The "let grandma die" healthcare rationing bill has much wrong with it. Here are the top 10 reasons to oppose this monstrosity.
Read from Investors.com, via the American Thinker:
10 Lumps Of Coal In The Health Care Bill
By BETSY McCAUGHEY
"For most Americans, the health reform bill that Senate Majority Leader Harry Reid is pushing to pass will be worse than coal in their stockings. Herewith, the Top 10 List of Things You Don't Want From Health Care Reform This Christmas — But Will Get Anyway From Congress.
1. Higher premiums: If you pay for your own insurance, your premiums will cost 10% to 13% more than if the bill didn't pass, according to the Congressional Budget Office. Insurance won't be more affordable. Sixty percent of the newly insured are being enrolled in Medicaid, the public program for the poor.
(UPDATE: See comment below. Diogenes gives link stating that this claim is false. I can't get my computer to view the info. You be the judge.
McCaughey may not have her facts right on this one, but there is NO WAY we'll add all those extra people on to healthcare and come up with lower premiums, even with the huge cuts in Medicare which will "let grandma die". Wait until the young people choose to pay the fines instead of purchasing the mandatory high-priced healthcare. Someone will have to make up the difference. CBO isn't taking that little detail into consideration.)
2. A cost you can't afford and can't avoid: Though moderate-income families will get subsidies, buying insurance is mandatory. A family earning $54,000 will be expected to pay $9,000 (17% of pre-tax income) for the premium, co-pays and deductibles, according to the CBO. If you don't enroll, the IRS will find you and penalize you (Senate bill, p. 345).
3. A one-size-fits-all health plan: Your benefit package will be prescribed by the Secretary of Health and Human Services. Whether you choose basic, silver or gold, and whether you pay for it yourself or qualify for a subsidy, your benefits are the same.
Gold plans simply collect more up front and give you a lower co-pay or deductible. It's unclear how possible it will be to buy supplemental insurance. The goal is to discourage health consumption and differences based on ability to pay.
4. A sin tax on your generous plan at work: This is another equalizer to discourage some people from getting more than others. The Senate bill puts a 40% tax on Cadillac plans (p. 1,980). About one-fifth of employer-provided plans fall into that 'luxury' category. The CBO predicts that employers will downgrade your coverage to avoid the tax or reduce your take home pay.

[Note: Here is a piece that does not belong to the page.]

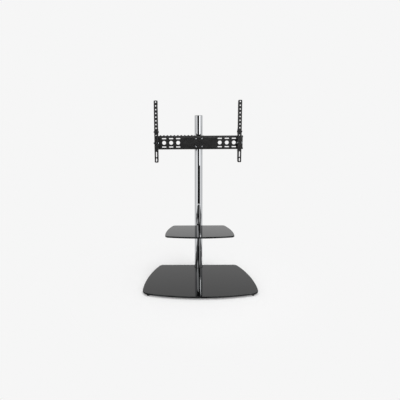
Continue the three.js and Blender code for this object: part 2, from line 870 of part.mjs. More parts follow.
function rail() {
  const cutters = [];
  const back = -railBackReach + cutOverrun;
  const depth = railThickness + 2 * cutOverrun;
  for (const side of [-1, 1]) {
    for (let hole = 0; hole < railHoleCount; hole += 1) {
      const place = side * (railHoleFirst + hole * railHolePitch);
      cutters.push(facing(circle(place, 0, railHoleRadius), back, depth));
      for (const level of [-railSlotOffset, railSlotOffset]) {
        const slot = turned(stadium(level, place, railSlotHeight / 2, railSlotLength, cornerSteps));
        cutters.push(facing(slot, back, depth));
      }
    }
    const end = side * railHalfLength;
    const step = box(end - railEndStep, end + railEndStep, -railWebHalfHeight, railWebHalfHeight);
    cutters.push(facing(step, back, depth));
  }
  const bar = sideways(railSection(), -railHalfLength, 2 * railHalfLength);
  return carve(join([bar, railTeeth()]), [...cutters, ...railBoltHoles()]);
}

function railBolt() {
  const length = railThickness + yokeThickness + weldNutHeight + 2 * seatGap + boltTail;
  return screw(railBoltRadius, railBoltHeadRadius, railBoltHeadHeight, length)
    .rotateX(Math.PI / 2).translate(0, webFront - seatGap, 0);
}

// Hook bracket, arm and their bolts, each about its own middle in x

function hookSide() {
  const rear = webFront - seatGap;
  const slope = lipRise / railLipRun;
  const lift = slideGap / Math.sin(lipBend);
  const lipLine = (y) => railWebHalfHeight + slope * (y - webFront) + lift;
  const tipFront = webFront + railLipRun + toothHeight + 1.5 * slideGap;
  const tipBack = tipFront + hookTipDepth;
  const clawLine = webFront + railLipRun + slideGap;
  return roundedOutline([
    [rear, -lipLine(rear)],
    [rear, lipLine(rear)],
    [tipFront, lipLine(tipFront)],
    [tipFront, hookTipBottom],
    [tipBack, hookTipBottom, hookCorner / 2],
    [tipBack, hookTop, hookCorner],
    [-hookNoseBack, hookTop, hookCorner],
    [-hookNoseBack, hookNoseTop, hookCorner],
    [-hookNoseFront, hookNoseTop, hookCorner],
    [-hookBellyReach, hookBellyRise, hookCorner],
    [-hookBellyReach, -hookBellyRise, hookCorner],
    [-hookBottomFront, hookBottom, hookCorner],
    [-hookClawReach, hookBottom, hookCorner],
    [-hookClawReach, hookClawTop],
    [clawLine, hookClawTop],
    [clawLine, -lipLine(clawLine)],
  ]);
}

function hookBracket() {
  const lefts = [-hookHalfWidth, hookHalfWidth - hookSheet];
  const sides = lefts.map((left) => sideways(hookSide(), left, hookSheet));
  const rear = webFront - seatGap;
  const webPlan = box(-hookHalfWidth, hookHalfWidth, -hookWebHalfHeight, hookWebHalfHeight);
  const web = facing(webPlan, rear, hookSheet);
  const tab = flat(box(-hookHalfWidth, hookHalfWidth, rear, -hookClawReach), hookBottom, hookSheet);
  const across = 4 * hookHalfWidth;
  const pivotHole = alongX(rod(pivotRadius + boltHoleClearance, across, fastenerSteps));
  const lockHole = alongX(rod(lockRadius + boltHoleClearance, across, fastenerSteps));
  const screwHole = rod(safetyScrewRadius + boltHoleClearance, 2 * hookHalfWidth, fastenerSteps);
  return carve(join([...sides, web, tab]), [
    pivotHole.translate(0, -pivotReach, 0),
    lockHole.translate(0, -pivotReach, lockRise),
    screwHole.translate(0, -safetyScrewReach, hookBottom),
  ]);
}

function safetyScrew() {
  const length = safetyScrewTip - hookBottom;
  return screw(safetyScrewRadius, safetyScrewHeadRadius, safetyScrewHeadHeight, length)
    .rotateX(Math.PI).translate(0, -safetyScrewReach, hookBottom - seatGap);
}

// The flange's side outline, with the ear that holds the curved tilt slot.
function armFlange() {
  const back = -armFrontReach + armDepth;
  const front = -armFrontReach + armSheet / 2;
  const endBack = -armFrontReach + armEndDepth;
  return roundedOutline([
    [front, armBottom],
    [endBack, armBottom, armCorner / 2],
    [back, armBottom + armEndTaper, armCorner],
    [back, earBottom - earCorner, earCorner],
    [-earReach, earBottom, earCorner],
    [-earReach, earTop, earCorner],
    [back, earTop + earCorner, earCorner],
    [back, armTop - armEndTaper, armCorner],
    [endBack, armTop, armCorner / 2],
    [front, armTop],
  ]);
}

function tiltSlot() {
  const pivot = point(-pivotReach, 0);
  const half = lockRadius + boltHoleClearance;
  const upright = Math.PI / 2;
  const back = upright - tiltForward;
  const front = upright + tiltBack;
  const endAt = (angle) => point(pivot.x + lockRise * Math.cos(angle), lockRise * Math.sin(angle));
  return [
    ...arcPoints(pivot, lockRise + half, back, front, slotArcSteps),
    ...arcPoints(endAt(front), half, front, front + Math.PI, cornerSteps).slice(1, -1),
    ...arcPoints(pivot, lockRise - half, front, back, slotArcSteps),
    ...arcPoints(endAt(back), half, back - Math.PI, back, cornerSteps).slice(1, -1),
  ];
}

function arm() {
  const half = armWidth / 2;
  const holes = armHoleRows.map((row) => {
    const height = armHoleTop - row * armHolePitch;
    return stadium(0, height, armHoleHalfWidth, armHoleLength, cornerSteps);
  });
  const slots = [[armLongSlotTop, armLongSlotBottom], [armShortSlotTop, armShortSlotBottom]].map(
    ([top, bottom]) => stadium(0, (top + bottom) / 2, armSlotHalfWidth, top - bottom, cornerSteps),
  );
  const face = box(-half, half, armBottom, armTop, armCorner);
  const web = facing(face, -armFrontReach + armSheet, armSheet, [...holes, ...slots]);
  const flangeHoles = [circle(-pivotReach, 0, pivotRadius + boltHoleClearance, fastenerSteps), tiltSlot()];
  const flanges = [-half, half - armSheet].map(
    (left) => sideways(armFlange(), left, armSheet, flangeHoles),
  );
  const trimmer = facing(face, 0, armFrontReach + cutOverrun);
  return geometryOf(join([web, ...flanges]).intersect(solid(trimmer)));
}

// A bolt across the arm, its head on the inner side; inward is +1 where that side is +X.
function crossBolt(radius, headRadius, headHeight, nutHeight, inward) {
  const face = armWidth / 2 + seatGap;
  return screw(radius, headRadius, headHeight, 2 * face + nutHeight + boltTail)
    .rotateY(inward * Math.PI / 2).translate(inward * face, -pivotReach, 0);
}

function pivotBolt(inward) {
  return crossBolt(pivotRadius, pivotHeadRadius, pivotHeadHeight, pivotNutHeight, inward);
}

function lockBolt(inward) {
  return crossBolt(lockRadius, lockHeadRadius, lockHeadHeight, lockNutHeight, inward);
}

function crossNut(radius, acrossCorners, nutHeight, inward) {
  const face = armWidth / 2 + seatGap;
  return nut(acrossCorners, nutHeight, radius + seatGap)
    .rotateY(-inward * Math.PI / 2).translate(-inward * face, -pivotReach, 0);
}

// The assembly

const stand = new THREE.Group();
stand.position.y = axisPlace;

function place(parent, name, geometry, material, x = 0, y = 0, z = 0) {
  const mesh = new THREE.Mesh(geometry, material);
  mesh.name = name;
  mesh.position.set(x, y, z);
  parent.add(mesh);
}

place(stand, 'base_glass', baseGlass(), blackGlass);
for (const [name, x, y] of footPlaces()) {
  place(stand, name, foot(), rubber, x, y);
}
place(stand, 'foot_plate', footPlate(), blackSteel);
place(stand, 'foot_plate_gasket', footPlateGasket(), rubber);
for (const spot of footScrewPlaces) {
  place(stand, `foot_screw_${spot.name}`, footScrew(), zinc, spot.x, spot.y);
}
place(stand, 'pole_foot_gasket', footRing(), rubber);
place(stand, 'pole_foot_plug', footPlug(), zinc);
place(stand, 'pole_tube', poleTube(), chrome);
place(stand, 'pole_top_plug', topPlug(), plastic);
place(stand, 'lower_cable_grommet', grommet(lowerCableHeight), plastic);
place(stand, 'upper_cable_grommet', grommet(upperCableHeight), plastic);

const shelf = new THREE.Group();
shelf.position.z = shelfTopHeight;
place(shelf, 'shelf_glass', shelfGlass(), blackGlass);
place(shelf, 'shelf_collar', shelfCollar(), blackSteel);
place(shelf, 'shelf_bracket', shelfBracket(), blackSteel);
['lower', 'upper'].forEach((level, index) => {
  place(shelf, `shelf_clamp_screw_${level}`, clampScrew(), darkZinc, 0, 0, shelfScrewHeights[index]);
  const height = bracketScrewHeights[index];
  place(shelf, `shelf_bracket_screw_${level}`, shelfBracketScrew(), darkZinc, 0, 0, height);
});
for (const spot of discPlaces) {
  place(shelf, `shelf_disc_${spot.name}`, shelfDisc(), zinc, spot.x, spot.y);
  place(shelf, `shelf_disc_screw_${spot.name}`, shelfDiscScrew(), darkZinc, spot.x, spot.y);
}
stand.add(shelf);

const mount = new THREE.Group();
mount.position.z = railHeight;
place(mount, 'mount_collar', mountCollar(), blackSteel);
place(mount, 'mount_liner', mountLiner(), nylon);
place(mount, 'swivel_pin', swivelPin(), zinc);
place(mount, 'swivel_pin_nut', swivelNut(), zinc);
['lower', 'upper'].forEach((level, index) => {
  place(mount, `mount_clamp_screw_${level}`, clampScrew(), darkZinc, 0, 0, mountScrewHeights[index]);
  place(mount, `swivel_washer_${level}`, swivelWasher(), nylon, 0, 0, washerBottoms[index]);
});
place(mount, 'swivel_yoke', swivelYoke(), blackSteel);
place(mount, 'rail', rail(), blackSteel);
for (const spot of railBoltPlaces) {
  place(mount, `rail_bolt_${spot.name}`, railBolt(), zinc, spot.x, 0, spot.z);
}

for (const [side, reach, inward] of [['left', -leftArmReach, 1], ['right', rightArmReach, -1]]) {
  const group = new THREE.Group();
  const pivotNut = crossNut(pivotRadius, pivotNutRadius, pivotNutHeight, inward);
  const lockNut = crossNut(lockRadius, lockNutRadius, lockNutHeight, inward);
  group.position.x = reach;
  place(group, `${side}_hook`, hookBracket(), blackSteel);
  place(group, `${side}_safety_screw`, safetyScrew(), darkZinc);
  place(group, `${side}_arm`, arm(), blackSteel);
  place(group, `${side}_pivot_bolt`, pivotBolt(inward), zinc);
  place(group, `${side}_pivot_nut`, pivotNut, zinc);
  place(group, `${side}_lock_bolt`, lockBolt(inward), darkZinc, 0, 0, lockRise);
  place(group, `${side}_lock_nut`, lockNut, darkZinc, 0, 0, lockRise);
  mount.add(group);
}
stand.add(mount);

const model = new THREE.Group();
model.add(stand);

export default model;
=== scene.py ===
# %% [markdown]
# # A television stand on one chromed tube
#
# The stand is a sheet of black glass on four rubber feet, one chromed steel tube, a second sheet of
# glass as a shelf, and a pressed steel rail that carries two upright arms for the screen. Its sizes,
# joints and places come from a packed construction model. This notebook gives every piece the surface
# that it has when you stand in front of it: bent edges, drilled heads, plated and coated skins.
#
# The construction model is loaded first and nothing in it is moved. A piece that needs a finer shape
# than its solid is made here and takes that solid's place.

# %% Load the construction model
import json
import math

import bmesh
import bpy
from mathutils import Matrix, Vector
from mathutils.geometry import tessellate_polygon

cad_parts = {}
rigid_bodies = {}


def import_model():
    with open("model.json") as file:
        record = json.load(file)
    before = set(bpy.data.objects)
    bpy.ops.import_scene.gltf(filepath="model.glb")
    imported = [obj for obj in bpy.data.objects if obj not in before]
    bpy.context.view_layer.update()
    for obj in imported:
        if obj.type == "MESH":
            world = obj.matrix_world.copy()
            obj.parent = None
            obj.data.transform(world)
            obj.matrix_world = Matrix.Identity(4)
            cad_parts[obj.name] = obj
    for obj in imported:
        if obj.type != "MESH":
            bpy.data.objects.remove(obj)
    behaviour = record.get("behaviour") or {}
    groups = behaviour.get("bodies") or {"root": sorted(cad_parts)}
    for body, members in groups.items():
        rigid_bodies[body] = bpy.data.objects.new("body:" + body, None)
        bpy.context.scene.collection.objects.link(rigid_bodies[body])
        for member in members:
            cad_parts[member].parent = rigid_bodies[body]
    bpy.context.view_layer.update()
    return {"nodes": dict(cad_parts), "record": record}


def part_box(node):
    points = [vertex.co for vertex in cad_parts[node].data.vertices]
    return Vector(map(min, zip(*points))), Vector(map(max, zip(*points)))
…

5. Government controls on your doctors' decisions: The Senate bill bars doctors from participating in the private insurance system unless they implement whatever regulations the secretary of health and human services chooses to impose to 'improve health care quality' (p. 149). That broad phrase encompasses everything in medicine.
This would be the first time in history that the federal government is given power over how doctors treat privately insured patients
6. Hospitals closed to seniors: The House and Senate bills slash payments to hospitals and other institutions that care for seniors. The chief actuary for Medicare, Richard Foster, warns that cuts in the House bill are so severe that some institutions may face severe losses or end their participation in Medicare (Centers for Medicare & Medicaid Services, 11/13/09 report). Some seniors won't know where to go.
7. Bare-bones hospital care: Patients of all ages (and all incomes) will suffer when hospitals are in financial distress. Hospital budget cuts will mean shortages of nurses, equipment and cleaning staff. The president's chief health advisor, Dr. Ezekiel Emanuel, argues that hospitals in the U.S. offer more privacy and comfort than hospitals in Europe, and this 'abundance of amenities' drives up costs (Journal of the American Medical Association, June 18, 2008).
8. Future Medicare cuts: Look out baby boomers, the Senate bill establishes an Independent Medicare Advisory Commission to make automatic spending reductions in future years while insulating Congress from the political fallout. You won't get as much care as people in Medicare currently get.
9. A new social agenda: Money is allocated for adult preparation activities, including lessons on positive self-esteem and relationship dynamics, friendships, dating (and) romantic involvement (Senate bill, p.612). There are also giveaways to immigrants. The Senate bill hands low-income legal immigrants government subsidies as soon as they get here, instead of waiting the five years Medicaid requires (Senate bill, p. 274).
10. A tell-all relationship with every doctor you see: What happens in your doctor's office must be recorded in an electronic data base that can send the information to insurers and other medical offices (Senate bill, p. 62-66). Every doctor you see will have access to your medical history. See a psychiatrist? Your foot doctor will know about it.
These congressional tidings bring no comfort or joy. We must save ourselves from Congress' power now that it has gone astray."
While our healthcare will be going to hell in a handbasket, at least, we can take comfort in the fact that we now have a president who is a gifted speaker. How's that hope and change working out for you?